Professional scientists, even those who are religiously devout, generally view the introduction of divine entities to account for physical phenomena as a departure from the accepted scientific method. 

Scientific American cites James McInerney from the University of Manchester for catching the creationism reference that peer reviewers apparently missed:

The authors refer to a Creator three times in the piece. This, along with other unprecedented declarations such as defining the qualities of the human hand as “superior to other animals," led to a week of harsh criticism on social media – popular Twitter hashtags included #Creatorgate and #HandofGod – before an eventual retraction by the journal.

“Our internal review and the advice we have received have confirmed the concerns about the article and revealed that the peer review process did not adequately evaluate several aspects of the work,” says PLOS ONE in their retraction. “In light of the concerns identified, the PLOS ONE editors have decided to retract the article…” 

The editors’ brief response has not satisfied all readers. 

“This kind of oversight seems less like a simple mistake and more like a systemic failure,” commented a user with the handle canofuncanny on Thursday. “What steps will be taken to ensure this doesn’t happen again in the future?” 

Plos One has yet to offer any further explanation or plans going forward, but readers are quick to point fingers at the journal's open-access status. 

Unlike other scientific journals, such as Nature or Science, that require a subscription, Plos One is free to all. Some in the academic field turn their noses up at the concept, seeing open-access journals as irrelevant wannabes in the world of science publications. 

“There’s a feeling in the community that open access comes with no review, but that’s not true,” Jonathan Eisen, chair of PLOS Biology’s advisory board and an advocate for open-access publications, tells Wired. “I don’t think this will mean anything for open access journals, and it shouldn’t, because it happens at top journals too.”

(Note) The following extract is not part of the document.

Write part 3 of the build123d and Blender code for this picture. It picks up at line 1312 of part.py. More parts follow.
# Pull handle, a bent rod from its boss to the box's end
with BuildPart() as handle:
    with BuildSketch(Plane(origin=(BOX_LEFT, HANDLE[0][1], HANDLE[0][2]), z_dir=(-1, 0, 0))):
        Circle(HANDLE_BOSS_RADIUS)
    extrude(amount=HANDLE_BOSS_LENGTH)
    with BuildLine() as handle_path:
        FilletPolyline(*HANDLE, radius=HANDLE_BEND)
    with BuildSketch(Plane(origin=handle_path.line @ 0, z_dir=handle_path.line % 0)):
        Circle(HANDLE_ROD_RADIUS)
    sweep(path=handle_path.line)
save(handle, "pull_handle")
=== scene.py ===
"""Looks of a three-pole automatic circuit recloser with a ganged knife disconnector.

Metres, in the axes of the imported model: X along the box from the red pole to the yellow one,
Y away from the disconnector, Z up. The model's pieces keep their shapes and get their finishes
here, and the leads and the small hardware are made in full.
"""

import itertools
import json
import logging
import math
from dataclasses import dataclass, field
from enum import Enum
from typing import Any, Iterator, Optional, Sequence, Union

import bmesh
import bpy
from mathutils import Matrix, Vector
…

But because formal journals rarely address social-media criticisms, they are able to avoid the same negative spotlight, explains Dr. Eisen.

“PLOS ONE should be handling this better to break the myth,” adds Eisen. “They’re one of the bigger open-access journals, so they need to be more careful.” 

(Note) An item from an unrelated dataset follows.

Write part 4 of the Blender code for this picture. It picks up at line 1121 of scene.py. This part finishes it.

Fellow Plos One authors feel the public relations heat as well. 

“Great,” commented DanMadularu on Thursday in response to the retraction, “But an explanation is owed to the scientific community (especially those of us who published here), as to why/how this happened, as it will put doubt on every article that has been, and will be published here.” 

PLOS ONE itself published a study on the frequency of retracted studies in 2012. Authors Michael Grieneisen and Minghua Zhang from Wenzhou Medical College analyzed 4,449 scholarly publications retracted between 1928 and 2011. 

The rate of retracted articles gradually increased between 1980 and 2000, but “was followed by a period of increasing numbers of retractions per year,” say the authors. The turn of the century has seen over a 19 percent increase in retractions, or almost a 16 percent increase in retractions if excluding repeat offenders. And during this same period, Chinese authors have had far more retractions than their US, EU-27, and Japanese counterparts.  

While 4,449 retracted articles may seem like a lot, but the study’s authors argue that – in the overall picture – it is actually pretty encouraging. One estimate suggests that 1.8 million scientific papers are published each year in about 28,000 journals. 

“Though widespread, only miniscule percentages of publications for individual years, countries, journals, or disciplines have been retracted,” the authors explain. 

One PLOS ONE commenter, jorge_ibannez, referred to the retraction as an opportunity for the peer-reviewing process.

“This event can eventually turn into an overall positive outcome if such policy of full transparency is made default for all submissions,” he wrote. “The review process is an integral part of scientific knowledge production, and this secrecy-based policy is no longer sustainable … This is an ill-defined chicken-and-egg problem, and someone has to start rolling the snowball for anything to start to change.”